For pregnancy, ACOG notes that moderate caffeine intake under 200 mg per day is the common recommended limit. ACOG caffeine in pregnancy guidance.
| Daily caffeine target | Budget (mg) | Dose servings that fit |
|---|---|---|
| Pregnancy-style limit (common guideline) | 200 | Up to 4 Mild (45 mg) or up to 2 Medium (90 mg) |
| Moderate adult ceiling (FDA cited) | 400 | Up to 8 Mild or up to 4 Medium |
| Light caffeine day | 100 | Up to 2 Mild or 1 Medium |
| Two-drink plan with room for tea | 250 | Up to 3 Mild or up to 2 Medium, then keep later caffeine small |
| Sleep-first day | 150 | Up to 3 Mild or 1 Medium, taken early |
How To Read The Label So You Get The Right Number
Mushroom coffee blends vary a lot. Some are coffee-plus-mushrooms, some are coffee extract blends, and some are coffee-free. That’s why the label matters more than the product category name.
Quick label checklist
- Find the caffeine number in mg per serving.
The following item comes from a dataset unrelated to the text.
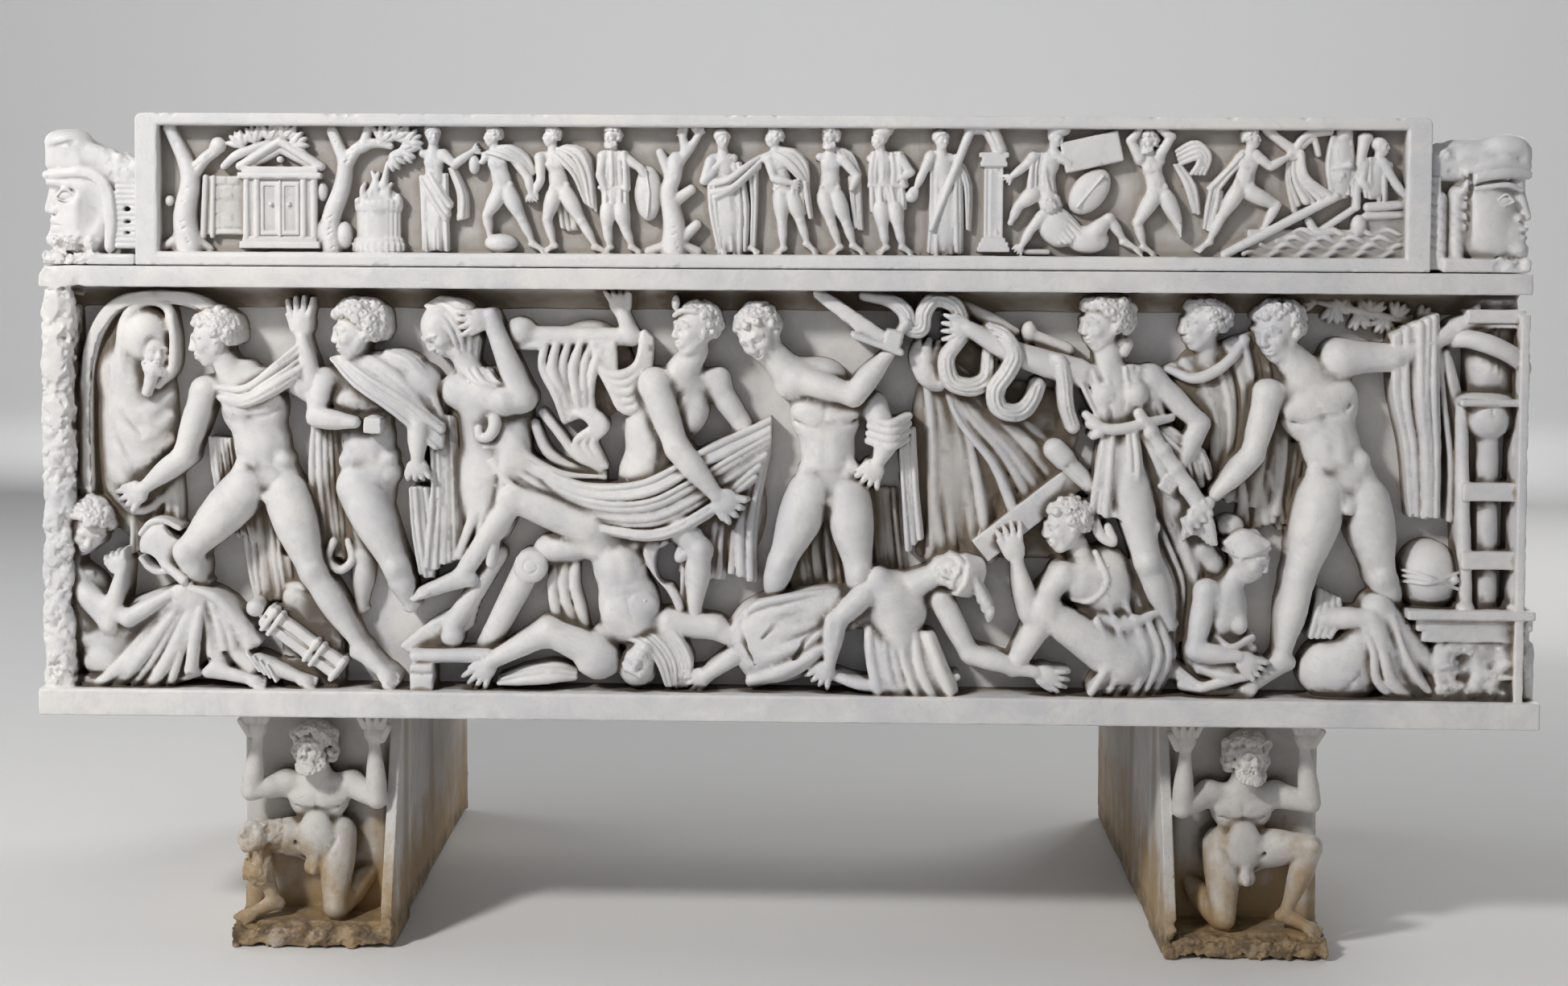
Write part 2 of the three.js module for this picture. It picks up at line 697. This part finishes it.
function lidScenery(g) {
  const tree = (points, radius) => cord(g, points, radius);
  return [
    tree([[-895, 28, 14], [-868, 70, 16], [-858, 130, 16], [-822, 176, 16]], 9),
    tree([[-866, 100, 14], [-886, 180, 14]], 8),
    tree([[-640, 30, 14], [-652, 70, 14], [-632, 125, 16], [-600, 180, 16]], 10),
    tree([[-636, 120, 14], [-650, 185, 14]], 8),
    plate(g, [[-828, 28], [-780, 28], [-780, 122], [-828, 122]], -3, 14),
    plate(g, [[-780, 28], [-668, 28], [-668, 132], [-722, 172], [-780, 132]], -3, 20),
    plate(g, [[-830, 124], [-662, 124], [-662, 136], [-830, 136]], -3, 28),
    lump(g, [-548, 182, 14], [34, 24, 16]),
    wrap(g, [[-600, 40, 10, 22], [-562, 40, 10, 22], [-600, 84, 12, 20], [-562, 84, 12, 20]]),
    tree([[-160, 30, 12], [-158, 100, 14], [-172, 150, 14]], 13),
    tree([[-158, 100, 14], [-138, 180, 16], [-110, 186, 14]], 9),
    lump(g, [-200, 112, 10], [20, 38, 14]),
    plate(g, [[281, 28], [309, 28], [306, 124], [284, 124]], -3, 26),
    plate(g, [[271, 126], [314, 126], [310, 148], [274, 148]], -3, 29),
    tree([[294, 146, 18], [280, 186, 18], [258, 198, 16]], 10),
    plate(g, [[392, 138], [396, 150], [466, 192], [480, 178], [460, 142]], -3, 27),
    plate(g, [[396, 82], [460, 100], [458, 138], [400, 136]], -3, 20),
    wrap(g, [[366, 44, 14, 22], [420, 50, 14, 22], [440, 44, 12, 16]]),
    tree([[440, 60, 14], [462, 50, 14], [500, 30, 12]], 8),
    tree([[530, 148, 14], [590, 160, 8], [588, 110, 4]], 10),
    tree([[612, 24, 20], [782, 108, 20]], 9),
    plate(g, [[700, 110], [712, 190], [766, 192], [742, 140], [768, 100]], -3, 18),
    plate(g, [[800, 24], [877, 24], [877, 92], [800, 92]], -3, 22),
    plate(g, [[660, 22], [877, 22], [877, 52], [740, 56]], -3, 12),
  ];
}

// A mask in profile at a front corner; side is -1 at the left end and +1 at the right
function cornerMask(side, z0) {
  const middle = side < 0 ? 936 : 905;
  const reach = side < 0 ? 1064 : 1050;
  const line = [
    [middle - 20, 2],
    [reach - 16, 2],
    [reach, 34],
    [reach - 6, 60],
    [reach + 2, 76],
    [reach - 8, 108],
    [reach - 4, 150],
    [reach, 190],
    [reach - 50, 198],
    [middle - 20, side < 0 ? 150 : 168],
  ];
  const shape = new THREE.Shape(line.map(([x, z]) => new THREE.Vector2(side * x, z)));
  const slab = new THREE.ExtrudeGeometry(shape, { depth: 150, bevelEnabled: false });
  slab.rotateX(Math.PI / 2);
  slab.translate(0, FRONT + 150, z0);
  const ground = { y: FRONT + 26, z: z0 };
  const cheek = lump(ground, [side * (reach - 44), 78, -6], [34, 52, 26]);
  const brow = limb(ground, [side * (reach - 80), 122, 0], [side * (reach - 6), 124, 0], 10, 10, 5);
  const hair = cloth(
    ground,
    [[side * (middle + 12), 118, 2], [side * (middle + 12), 24, 2]],
    [[side * (middle + 34), 118, 2], [side * (middle + 34), 24, 2]],
    2,
    11,
  );
  return [solidFrom(slab), cheek, brow, hair];
}

function lid() {
  const z0 = SUPPORT_HEIGHT + CHEST_HEIGHT + 2 * SEAT_GAP;
  const panelBack = FRONT + PANEL_THICKNESS;
  const roof = [
    [FRONT + 20, z0],
    [-FRONT, z0],
    [-FRONT, z0 + LID_EDGE],
    [20, z0 + LID_RIDGE],
    [FRONT + 20, z0 + LID_EDGE],
  ].reverse();
  const roofBar = barAlongX(roof, LID_LEFT, LID_RIGHT);
  const panel = block(PANEL_LEFT, PANEL_RIGHT, FRONT, panelBack, z0, z0 + PANEL_HEIGHT);
  const recess = block(
    PANEL_LEFT + 31,
    PANEL_RIGHT - 31,
    FRONT - 10,
    FRONT + FRIEZE_RELIEF,
    z0 + PANEL_BORDER,
    z0 + PANEL_HEIGHT - PANEL_BORDER,
  );
  const ground = { y: FRONT + FRIEZE_RELIEF, z: z0 };
  const carving = [
    ...LID_PEOPLE.flatMap((figure) => lidPerson(ground, figure)),
    ...lidScenery(ground),
  ];
  const framed = Manifold.union([panel.subtract(recess), roofBar]);
  const parts = [...carving, ...cornerMask(-1, z0), ...cornerMask(1, z0)];
  const joined = Manifold.union([framed, ...parts]);
  const limits = block(-1066, 1054, FRONT, -FRONT, z0, z0 + PANEL_HEIGHT);
  return joined.intersect(limits);
}

// ---------------------------------------------------------------- supports

function supportBlock(middle, inner) {
  const half = SUPPORT_WIDTH / 2;
  const y0 = FRONT + 22;
  const y1 = y0 + SUPPORT_DEPTH;
  const body = block(middle - half, middle + half, y0 + NICHE, y1, 0, SUPPORT_HEIGHT);
  const lip = block(middle - half, middle + half, y0, y0 + NICHE + 10, 0, LIP_HEIGHT);
  const edge = middle + inner * (half - 7);
  const flange = block(edge - 7, edge + 7, y0 + 30, y0 + NICHE + 10, 0, SUPPORT_HEIGHT);
  return Manifold.union([body, lip, flange]);
}

function leftSupport() {
  const ground = { y: FRONT + 22 + NICHE, z: 0 };
  const joints = {
    head: [-661, 295, 96],
    shoulders: [[-708, 244, 80], [-640, 244, 80]],
    hips: [[-700, 142, 82], [-655, 142, 82]],
    arms: [
      [[-712, 246, 84], [-782, 236, 96], [-764, 338, 92]],
      [[-636, 246, 84], [-588, 234, 100], [-596, 338, 100]],
    ],
    legs: [
      [[-704, 142, 90], [-776, 152, 118], [-756, 60, 104], [-748, 44, 128]],
      [[-652, 146, 92], [-650, 48, 116], [-610, 92, 70]],
    ],
  };
  return Manifold.union([supportBlock(SUPPORT_LEFT, 1), ...person(ground, ATLAS, joints)]);
}

function rightSupport() {
  const ground = { y: FRONT + 22 + NICHE, z: 0 };
  const joints = {
    head: [682, 292, 96],
    shoulders: [[640, 246, 80], [724, 250, 80]],
    hips: [[656, 148, 82], [704, 148, 82]],
    arms: [
      [[636, 248, 84], [578, 224, 100], [578, 338, 94]],
      [[728, 252, 84], [780, 232, 96], [763, 338, 92]],
    ],
    legs: [
      [[650, 152, 92], [656, 48, 116], [616, 92, 70]],
      [[712, 150, 90], [770, 166, 112], [732, 80, 100], [768, 46, 118]],
    ],
  };
  const joined = Manifold.union([supportBlock(SUPPORT_RIGHT, -1), ...person(ground, ATLAS, joints)]);
  return joined;
}

// ---------------------------------------------------------------- materials and assembly

const marble = new THREE.MeshStandardMaterial({ color: 0xd9d7d2, roughness: 0.55 });
const stainedMarble = new THREE.MeshStandardMaterial({ color: 0xb8a88a, roughness: 0.7 });

function trimmedSupport(solid) {
  return solid.intersect(block(-1075, 1075, FRONT, -FRONT, 0, SUPPORT_HEIGHT));
}

const sarcophagus = new THREE.Group();
sarcophagus.add(meshFrom(chest(), "chest", marble));
sarcophagus.add(meshFrom(lid(), "lid", marble));
sarcophagus.add(meshFrom(trimmedSupport(leftSupport()), "support_left", stainedMarble));
sarcophagus.add(meshFrom(trimmedSupport(rightSupport()), "support_right", stainedMarble));

export default sarcophagus;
- Check the serving size (scoop, tablespoon, packet).
- Scan for “Medium Roast” or “Mild Roast” if you buy Dose.
- Count other caffeine you drink the same day.
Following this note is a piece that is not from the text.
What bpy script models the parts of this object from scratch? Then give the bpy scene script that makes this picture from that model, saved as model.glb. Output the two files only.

If the label doesn’t list caffeine in milligrams, treat it as unknown and start small. That approach keeps surprises to a minimum.
Timing Tips That Keep Caffeine From Hijacking Sleep
Most people don’t regret the morning cup. They regret the late cup.
A simple pattern works well for a lot of people: put your main caffeine earlier, then taper. If you want a second serving, choose the lower-caffeine option, or cut your serving size.
Easy ways to taper without feeling deprived
- Swap Medium Roast for Mild Roast after lunch.
- Use half a serving as a “top-up” instead of a full second cup.
- Switch to decaf coffee or herbal tea later in the day.
When To Be Extra Careful With Caffeine
Caffeine isn’t one-size-fits-all. Some people feel fine at 200 mg. Some people feel wired at 60 mg. Pregnancy is a special case, and medical conditions or certain meds can also change the picture.
If you’re pregnant or trying to get pregnant, ACOG’s public guidance is a clear starting point: keep total daily caffeine under 200 mg. ACOG guidance on caffeine limit.
If caffeine makes you feel unwell, or you’re mixing caffeine with meds that already affect sleep or heart rate, talking with a clinician who knows your history can save you a lot of trial and error.
Answer Recap You Can Use Right Away
If your Doze mushroom coffee is Everyday Dose, the two common caffeine levels are 45 mg per serving for Mild Roast and 90 mg per serving for Medium Roast. The most reliable move is to match the roast to your day, then keep your total daily caffeine in a range that fits your body and your sleep.
When you’re unsure, start with Mild Roast early in the day and treat other caffeine as part of the same budget.
References & Sources
- Everyday Dose.“30 Servings of Coffee+ Medium Roast + FREE Starter Kit.”Lists 90 mg caffeine for Medium Roast and 45 mg caffeine for Mild Roast per serving.
- U.S. Food & Drug Administration (FDA).“Spilling the Beans: How Much Caffeine is Too Much?”Explains caffeine sensitivity and cites 400 mg/day as a level not generally linked with negative effects for most adults.
- Mayo Clinic.“Caffeine content for coffee, tea, soda and more.”Provides caffeine amounts for common beverages like tea, soda, energy drinks, and energy shots.
- American College of Obstetricians and Gynecologists (ACOG).“How much coffee can I drink while I’m pregnant?”States the common guideline to keep caffeine under 200 mg/day during pregnancy.